Our financial futures will actually be determined by two much more important things: debt and demographics (see Satyajit Das's take on this in the cover story). We've been talking about this for some years now. But the good news is that it isn't just MoneyWeek writers and readers who have now noticed just what a difference ageing populations make to countries.
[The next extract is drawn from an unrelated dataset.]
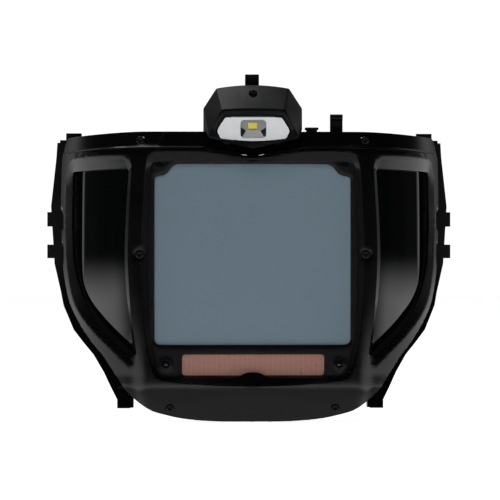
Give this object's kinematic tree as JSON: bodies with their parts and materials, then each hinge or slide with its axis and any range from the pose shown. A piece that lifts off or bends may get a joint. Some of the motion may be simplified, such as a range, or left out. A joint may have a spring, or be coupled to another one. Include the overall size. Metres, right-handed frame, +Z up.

In July the US National Bureau of Economic Research produced a paper analysing the effects of demographics on the US economy. And in the last few weeks both the Federal Reserve of San Francisco and the US Federal Reserve itself have done the same. Their conclusions are all pretty much identical. The more people over 60 there are relative to the rest of the population, the faster GDP growth falls ("we find that a 10% increase in the fraction of the population aged 60+ decreases the growth rate of GDP per capita by 5.5%"). The new normal for GDP growth is therefore significantly lower than it once was (it will "plausibly fall in the range of 1.5% to 1.75%"). The downward pressure on net savings rates and interest rates is not, therefore, as most people seem to think, just a "transitory" effect of the global financial crisis (although this doesn't exactly help). It is a permanent result of the shift in the age profile of the American population.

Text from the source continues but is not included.